Only if you tell me the truth....do I look better like this?




_Berries and Cream, berries and cream.  I'm a little lad who likes berries and cream!!_

I love that commercial.  But yeah, just dont mix the packages up 
	

	
	
		
		

		
		
	


	




If you do....then you'll be using the words "probe" and "dump" in the same sentence...


----------



## [M]artin (Apr 19, 2007)

I ROFFLED like a little schoolgirl when I saw that commercial for the first time! You have to do the jazz hands at the end though. Thanks for adjusting with me again Shinji, I think I want you to carry my babies fo' lyfe.

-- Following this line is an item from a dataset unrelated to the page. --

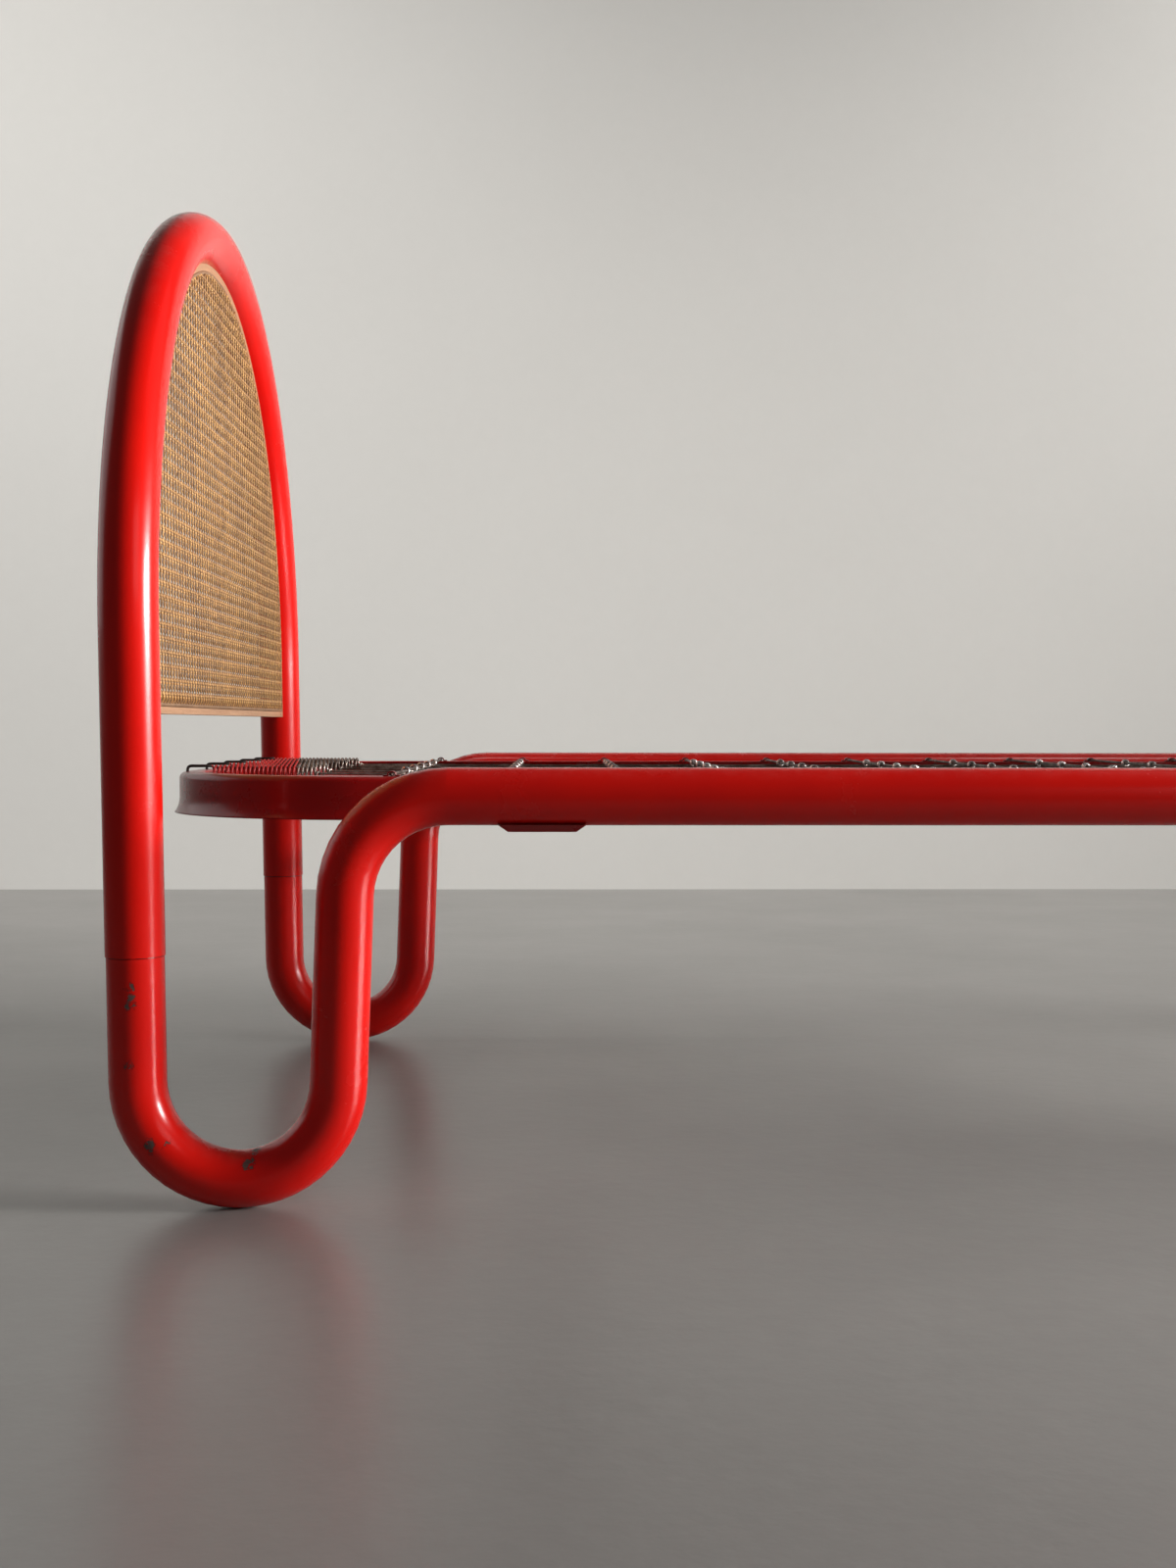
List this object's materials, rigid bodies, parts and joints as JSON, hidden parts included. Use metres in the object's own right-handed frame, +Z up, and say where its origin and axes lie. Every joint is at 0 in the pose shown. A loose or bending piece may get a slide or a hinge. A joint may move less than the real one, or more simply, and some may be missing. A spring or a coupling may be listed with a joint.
{
  "type": "single bed frame with arched cane ends",
  "caption": "Enamelled tubular steel single bed frame with round-headed cane panels at both ends and a sprung wire base that carries a mattress.",
  "frame": {"origin": "on the floor, under the middle of the whole frame", "axes": "+X towards the foot end, +Y to the sleeper's left, +Z up"},
  "size_m": [1.9752, 0.9114, 0.9554],
  "materials": {
    "tube_enamel": "gloss red enamel with small chips and scuffs",
    "pressed_enamel": "gloss red enamel on pressed sheet steel, duller and a little worn",
    "plain_steel": "plain drawn steel tube",
    "panel_wood": "bare satin hardwood, fine straight grain",
    "cane": "natural glossy cane strand, woven six ways",
    "spline_reed": "dark glued reed spline",
    "fastener_steel": "darkened steel",
    "net_wire": "dull drawn wire with bright eyes",
    "spring_steel": "drawn spring wire, red paint on the outer turns"
  },
  "bodies": {
    "frame": {"base_rim": "pressed_enamel", "cross_wires": "net_wire", "foot_cross_member": "pressed_enamel", "foot_left_spigot": "plain_steel", "foot_right_spigot": "plain_steel", "foot_spring_1": "spring_steel", "foot_spring_2": "spring_steel", "foot_spring_3": "spring_steel", "foot_spring_4": "spring_steel", "foot_spring_5": "spring_steel", "head_cross_member": "pressed_enamel", "head_left_spigot": "plain_steel", "head_right_spigot": "plain_steel", "head_spring_1": "spring_steel", "head_spring_2": "spring_steel", "head_spring_3": "spring_steel", "head_spring_4": "spring_steel", "head_spring_5": "spring_steel", "left_hook_tabs": "pressed_enamel", "left_side_tube": "tube_enamel", "net_line_1": "net_wire", "net_line_2": "net_wire", "net_line_3": "net_wire", "net_line_4": "net_wire", "net_line_5": "net_wire", "right_hook_tabs": "pressed_enamel", "right_side_tube": "tube_enamel"},
    "head_arch": {"head_arch_tube": "tube_enamel", "head_panel_lath": "panel_wood", "head_panel_bottom_rail": "panel_wood", "head_cane_sheet": "cane", "head_cane_spline": "spline_reed", "head_panel_screws": "fastener_steel", "head_panel_nails": "fastener_steel"},
    "foot_arch": {"foot_arch_tube": "tube_enamel", "foot_panel_lath": "panel_wood", "foot_panel_bottom_rail": "panel_wood", "foot_cane_sheet": "cane", "foot_cane_spline": "spline_reed", "foot_panel_screws": "fastener_steel", "foot_panel_nails": "fastener_steel"}
  },
  "joints": [
    {"name": "head_arch_lift", "type": "slide", "parent": "frame", "child": "head_arch", "axis": [-0.0141, 0, 0.9999], "range_m": [0, 0.1]},
    {"name": "foot_arch_lift", "type": "slide", "parent": "frame", "child": "foot_arch", "axis": [0.0141, 0, 0.9999], "range_m": [0, 0.1]}
  ]
}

Just so this doesn't get too far off topic:

...

*POKEMANS.*


----------



## jumpman17 (Apr 19, 2007)

I fear the day when Pokemon gets dumped. The noobs will rise up and destroy the internet. We will have to make a "Never forget Poke-dump day: The day the internet died" slogan.


----------



## jergens (Apr 19, 2007)

QUOTE(toxtrepla @ Apr 19 2007 said:


> i'd take a probing if it meant having that dump right now.
> 
> I'm kidding... i think.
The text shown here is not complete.